* [DATASET RECORDS]
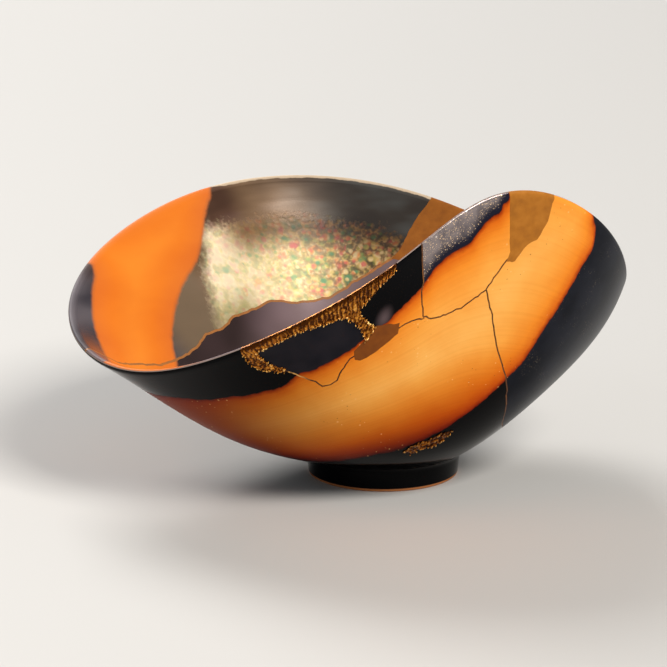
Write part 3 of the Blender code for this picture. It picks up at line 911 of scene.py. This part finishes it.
# The lacquer fills.
# Where clay was lost for good, urushi lacquer thickened with fine clay was built up, rubbed flush and left
# matt ochre: at the right of the rim, in a wedge between the front shards, and at the back of the rim.
FILL_SHRINK = -0.02
FILLS = (
    ("lacquer_fill_rim", FILL_RIM, 0.1),
    ("lacquer_fill_wedge", FILL_WEDGE, 0.9),
    ("lacquer_fill_back", FILL_BACK, 0.6),
)
OCHRE_TONES = ((0.3, (0.36, 0.125, 0.01)), (0.5, (0.42, 0.15, 0.012)), (0.72, (0.47, 0.175, 0.018)))
OCHRE_DUSK = (0.42, 0.27, 0.07, 1)


def ochre_lacquer():
    made, tree, shader = new_material("ochre lacquer", {"Specular IOR Level": 0.2})
    mottle = cloud(tree, 2.5)
    feed(tree, shader, {
        "Base Color": tinted(tree, ramp(tree, mottle, OCHRE_TONES), OCHRE_DUSK, mark(tree, "dusk")),
        "Roughness": level(tree, mottle, 0.5, 0.62),
        "Normal": bumped(tree, cloud(tree, 0.5), 0.4, 0.08),
    })
    return made


OCHRE = ochre_lacquer()
for node, outline, dusk in FILLS:
    fill = copy_of(whole)
    keep_inside(fill, outline, FILL_SHRINK)
    if outline is FILL_WEDGE:
        cut_out(fill, GOLD_RIM)
    shaped(fill, "ochre_" + node, (OCHRE,), {"dusk": dusk})
    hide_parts(node)

# The gold.
# A lost stretch of the rim was filled and then dusted with coarse gold powder over wet lacquer, which dried
# in ridges across the rim and in beads along its edges. A flake above the foot was filled the same way.
GRAIN = 0.26
REFINE_PASSES = 3
RIDGE_PITCH = 1.5
RIDGES_FROM = 91.0
RIDGES_FULL = 95.0
RIDGE_LOW = 0.03
RIDGE_HIGH = 0.37
RIDGE_EVEN = 0.75
RIDGE_UNEVEN = 0.6
COARSE_NOISE = (0.9, 9.0)
SWAY = 0.8
SWAY_NOISE = (0.7, 1.0)
LUMP_CONTRAST = 1.3
LUMP_NOISE = (1.3, 4.0)
GRIT = 0.17
GRIT_NOISE = (2.4, 5.0)
BEAD_SEED = 7
BEAD_SPREAD = 0.4
BEAD_SMALL = 0.1
BEAD_LARGE = 0.3
BEAD_SUNK = 0.3
MENDS = (
    ("gold_rim_mend", "gold_fill_rim", GOLD_RIM, CUTTER_HEIGHT, 380, 0.0),
    ("gold_foot_mend", "gold_fill_foot", CHIP_FOOT, CHIP_DEPTH, 60, 0.8),
)
GOLD_TONES = (
    (0.1, (0.07, 0.019, 0.003)), (0.32, (0.3, 0.095, 0.012)), (0.58, (0.64, 0.25, 0.03)),
    (0.85, (0.97, 0.48, 0.085)), (1.0, (1.0, 0.66, 0.24)),
)
GOLD_DUSK = (0.4, 0.3, 0.25, 1)


def refined(obj, longest):
    """Splits the outer face's edges, in a few passes, where they are longer than this in millimetres."""
    middle = INNER_SHARE * RIM_THICKNESS * MM
    bm = bmesh.new()
    bm.from_mesh(obj.data)
    bmesh.ops.triangulate(bm, faces=bm.faces)
    for _ in range(REFINE_PASSES):
        edges = [
            edge for edge in bm.edges
            if edge.calc_length() > longest * MM and max(v.co.z for v in edge.verts) < middle
        ]
        bmesh.ops.subdivide_edges(bm, edges=edges, cuts=1)
        bmesh.ops.triangulate(bm, faces=bm.faces)
    bm.to_mesh(obj.data)
    bm.free()


def clamped(share):
    return min(1.0, max(0.0, share))


def gold_relief(flat):
    """Pushes the gold's outer face out in ridges that cross the rim, with a granular surface."""
    raised = flat.copy()
    compass, reach = compass_and_reach(flat)
    along = np.radians(compass % 360) * LIP_REACH
    for k in np.flatnonzero(flat[:, 2] < INNER_SHARE * RIM_THICKNESS):
        sway = SWAY * noise_at(flat[k], SWAY_NOISE)
        ridge = 0.5 + 0.5 * math.cos(math.tau * (along[k] + sway) / RIDGE_PITCH)
        lump = clamped(0.5 + LUMP_CONTRAST * noise_at(flat[k], LUMP_NOISE))
        ridged = clamped((reach[k] - RIDGES_FROM) / (RIDGES_FULL - RIDGES_FROM))
        uneven = RIDGE_EVEN + RIDGE_UNEVEN * noise_at(flat[k], COARSE_NOISE)
        wave = lump + ridged * (ridge - lump)
        grit = GRIT * noise_at(flat[k], GRIT_NOISE)
        push = RIDGE_LOW + (RIDGE_HIGH - RIDGE_LOW) * wave * uneven + grit
        round_lip = clamped((reach[k] - LIP_REACH + LIP_ROUND) / LIP_ROUND)
        raised[k, :2] *= 1 + round_lip * push / reach[k]
        raised[k, 2] -= (1 - 0.5 * round_lip) * push
    return raised


def add_beads(obj, outline, count):
    """Beads of gold that gathered along the mend's edges, half sunk in it."""
    draw = np.random.default_rng(BEAD_SEED)
    loop = wandering(polar(outline), True)
    loop = loop[np.hypot(loop[:, 0], loop[:, 1]) < LIP_REACH - LIP_ROUND]
    bm = bmesh.new()
    bm.from_mesh(obj.data)
    for _ in range(count):
        x, y = loop[draw.integers(len(loop))] + draw.uniform(-BEAD_SPREAD, BEAD_SPREAD, 2)
        size = draw.uniform(BEAD_SMALL, BEAD_LARGE)
        place = Matrix.Translation((x * MM, y * MM, -BEAD_SUNK * size * MM))
        bmesh.ops.create_icosphere(bm, subdivisions=2, radius=size * MM, matrix=place)
    bm.to_mesh(obj.data)
    bm.free()


def gold():
    made, tree, shader = new_material("gold powder", {"Metallic": 1.0})
    grit = cloud(tree, 0.4, 2.0)
    high = calc(tree, "ADD", scaled(tree, mark(tree, "relief"), 2.0), scaled(tree, grit, 0.9, -0.45))
    high = calc(tree, "ADD", high, scaled(tree, cloud(tree, 2.2, 1.0), 1.0, -0.52))
    feed(tree, shader, {
        "Base Color": tinted(tree, ramp(tree, high, GOLD_TONES), GOLD_DUSK, mark(tree, "dusk")),
        "Roughness": level(tree, grit, 0.42, 0.2),
        "Normal": bumped(tree, grit, 0.4, 0.08),
    })
    return made


GOLD = gold()
for name, node, outline, depth, beads, dusk in MENDS:
    mend = copy_of(whole)
    keep_inside(mend, outline, high=depth)
    refined(mend, GRAIN)
    add_beads(mend, outline, beads)
    shaped(mend, name, (GOLD,), {"dusk": dusk}, gold_relief)
    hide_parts(node)

# The lacquer lines.
# Brown urushi glues the shards together and shows as a hairline along every crack, on both sides of the wall.
LINE_TONES = ((0.35, (0.045, 0.013, 0.003)), (0.55, (0.11, 0.035, 0.007)), (0.75, (0.3, 0.11, 0.018)))
STAINED = (0.42, 0.17, 0.05, 1)
GILDED = (0.8, 0.42, 0.11, 1)
LINE_MARKS = {
    "lacquer_joint_back": {"dusk": 1.0},
    "lacquer_joint_right": {"dusk": 0.1},
    "lacquer_joint_left": {"dusk": 0.0, "gilded": 1.0},
}


def brown_lacquer():
    made, tree, shader = new_material("brown lacquer", {"Specular IOR Level": 0.2})
    tone = cloud(tree, 1.8)
    colour = ramp(tree, tone, LINE_TONES)
    colour = blend(tree, scaled(tree, mark(tree, "dusk"), 0.7), colour, STAINED)
    start = both(tree, fade(tree, mark(tree, "compass"), 246.5, 250.0), mark(tree, "gilded"))
    gilded = both(tree, start, ease(tree, tone, 0.35, 0.5))
    feed(tree, shader, {
        "Base Color": blend(tree, gilded, colour, GILDED),
        "Roughness": level(tree, tone, 0.3, 0.5),
    })
    return made


BROWN = brown_lacquer()
for node, width, cracks in NETWORKS:
    network = cutter(ribbon(cracks[0], width))
    for crack in cracks[1:]:
        combined(network, cutter(ribbon(crack, width)), "UNION")
    line = copy_of(whole)
    combined(line, network, "INTERSECT")
    for outline in LOST:
        cut_out(line, outline)
    shaped(line, "brown_" + node, (BROWN,), LINE_MARKS[node])
    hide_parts(node)
bpy.data.objects.remove(whole, do_unlink=True)

# The studio.
# A pale floor without an edge, soft light from large lamps, and the camera where the picture was taken from.
FLOOR_SIDE = 8.0
FLOOR_COLOUR = (0.56, 0.555, 0.545, 1)
PHOTO_SIDE = 667
FOCAL_PIXELS = 2752
FOOT_PIXEL = (383, 470)
PITCH = math.radians(14.0)
DISTANCE = 0.8
SENSOR = 36.0
NEAREST = 0.01
LAMP_AIM = Vector((0, 0, 0.04))
LAMPS = (
    ("key lamp", (1.6, -1.75, 2.4), 1.3, 124, (1.0, 0.95, 0.88)),
    ("fill lamp", (-2.0, -1.3, 1.5), 1.8, 8, (0.95, 0.97, 1.0)),
    ("back lamp", (-0.8, 2.2, 2.0), 1.4, 68, (1.0, 0.97, 0.93)),
)
ROOM_COLOUR = (0.9, 0.92, 0.95, 1)
ROOM_LIGHT = 0.2

bm = bmesh.new()
bmesh.ops.create_grid(bm, x_segments=1, y_segments=1, size=FLOOR_SIDE / 2)
floor = mesh_object("floor", bm)
floor.data.materials.append(new_material("pale floor", {"Base Color": FLOOR_COLOUR, "Roughness": 0.6})[0])

forward = Vector((0, math.cos(PITCH), -math.sin(PITCH)))
up = Vector((0, math.sin(PITCH), math.cos(PITCH)))
right = Vector((1, 0, 0))
metres_per_pixel = DISTANCE / FOCAL_PIXELS
camera = bpy.data.objects.new("camera", bpy.data.cameras.new("camera"))
camera.data.sensor_width = SENSOR
camera.data.lens = SENSOR * FOCAL_PIXELS / PHOTO_SIDE
camera.data.clip_start = NEAREST
camera.location = (
    Vector((FOOT_X, FOOT_Y, 0)) - forward * DISTANCE
    - right * (FOOT_PIXEL[0] - PHOTO_SIDE / 2) * metres_per_pixel
    + up * (FOOT_PIXEL[1] - PHOTO_SIDE / 2) * metres_per_pixel
)
camera.rotation_euler = (math.pi / 2 - PITCH, 0, 0)
bpy.context.scene.collection.objects.link(camera)
bpy.context.scene.camera = camera

for name, place, side, watts, colour in LAMPS:
    light = bpy.data.lights.new(name, "AREA")
    light.size = side
    light.energy = watts
    light.color = colour
    lamp = bpy.data.objects.new(name, light)
    lamp.location = place
    lamp.rotation_euler = (LAMP_AIM - Vector(place)).to_track_quat("-Z", "Y").to_euler()
    bpy.context.scene.collection.objects.link(lamp)

world = bpy.data.worlds.new("studio")
world.use_nodes = True
world.node_tree.nodes["Background"].inputs["Color"].default_value = ROOM_COLOUR
world.node_tree.nodes["Background"].inputs["Strength"].default_value = ROOM_LIGHT
bpy.context.scene.world = world
bpy.context.scene.view_settings.view_transform = "Standard"
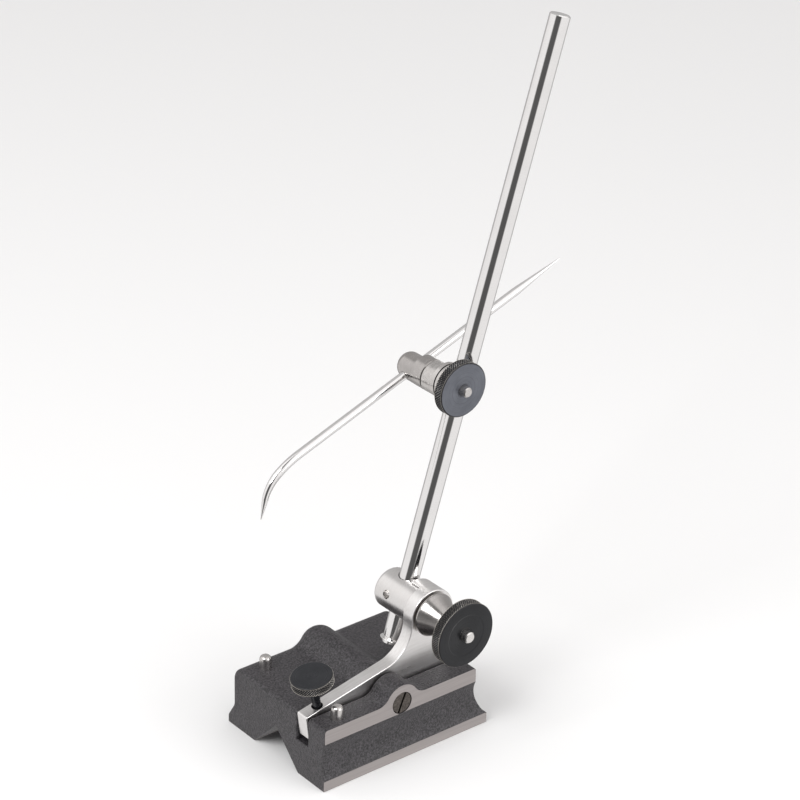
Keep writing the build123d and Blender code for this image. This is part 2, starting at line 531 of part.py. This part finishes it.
def scriber():
    """Scriber with a long straight point one way and a bent, shorter point the other."""
    taper_start = SCRIBER_RIGHT - STRAIGHT_TAPER
    wire = rod(SCRIBER, ALONG_SCRIBER, -SCRIBER_LEFT, taper_start, SCRIBER_RADIUS)
    wire += cone(SCRIBER, ALONG_SCRIBER, taper_start, SCRIBER_RIGHT, SCRIBER_RADIUS, TIP_RADIUS)
    place = SCRIBER - ALONG_SCRIBER * SCRIBER_LEFT
    heading = 180.0 + SCRIBER_RISE
    radius = SCRIBER_RADIUS
    for bend, turn in zip(BEND_RADII, BEND_TURNS):
        end_radius = BEND_END_RADIUS if bend == BEND_RADII[-1] else SCRIBER_RADIUS
        toward = radians(heading + 90)
        centre = Vector(place.X + bend * cos(toward), place.Z + bend * sin(toward))
        arc = Plane.XZ * CenterArc((centre.X, centre.Y), bend, heading - 90, turn)
        arc = Pos(0, place.Y, 0) * arc
        ends = (Plane(origin=arc @ 0, z_dir=arc % 0) * Circle(radius),
                Plane(origin=arc @ 1, z_dir=arc % 1) * Circle(end_radius))
        wire += sweep(ends, path=arc, multisection=True)
        place = arc @ 1
        heading += turn
        radius = end_radius
    last = Vector(cos(radians(heading)), 0, sin(radians(heading)))
    return wire + cone(place, last, 0, POINT_LENGTH, radius, TIP_RADIUS)


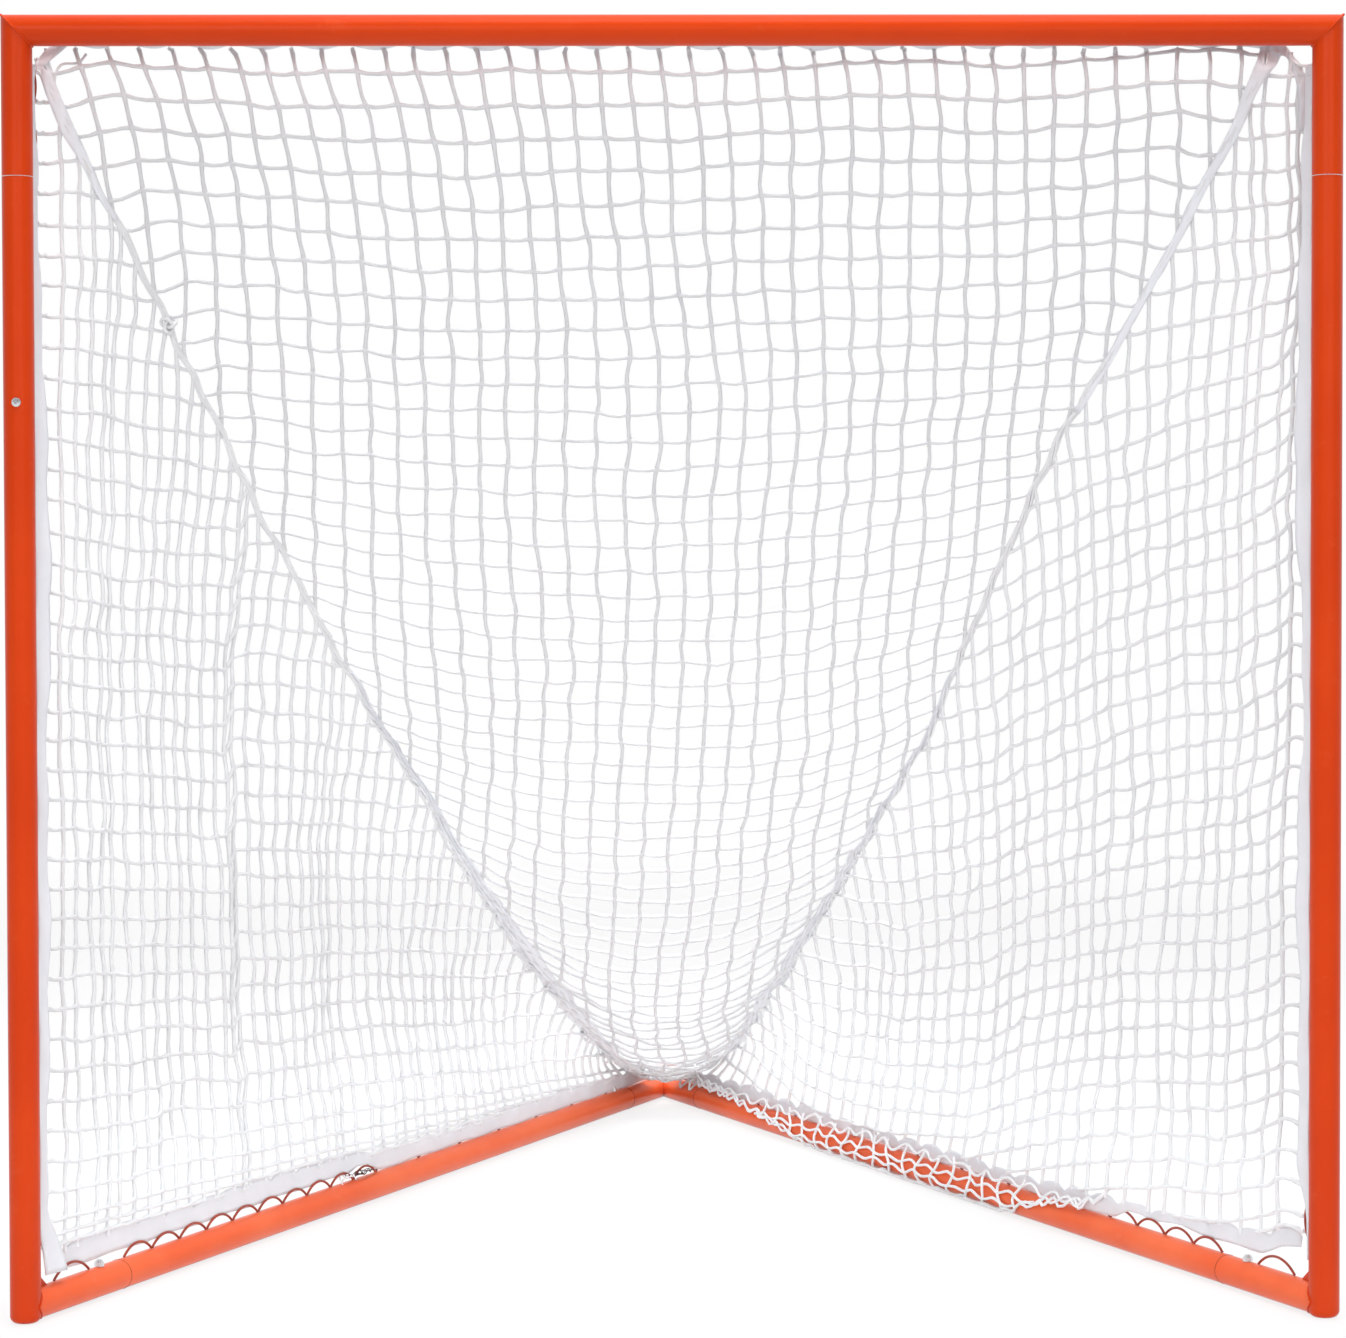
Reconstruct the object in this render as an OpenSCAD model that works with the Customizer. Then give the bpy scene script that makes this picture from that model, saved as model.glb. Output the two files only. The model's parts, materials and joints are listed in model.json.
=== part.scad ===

* [WHAT YOU NEED TO DO]
Select and copy every line from the records that includes the word "materials".

* [EXERCISE RESPONSE]
floor.data.materials.append(new_material("pale floor", {"Base Color": FLOOR_COLOUR, "Roughness": 0.6})[0])
Reconstruct the object in this render as an OpenSCAD model that works with the Customizer. Then give the bpy scene script that makes this picture from that model, saved as model.glb. Output the two files only. The model's parts, materials and joints are listed in model.json.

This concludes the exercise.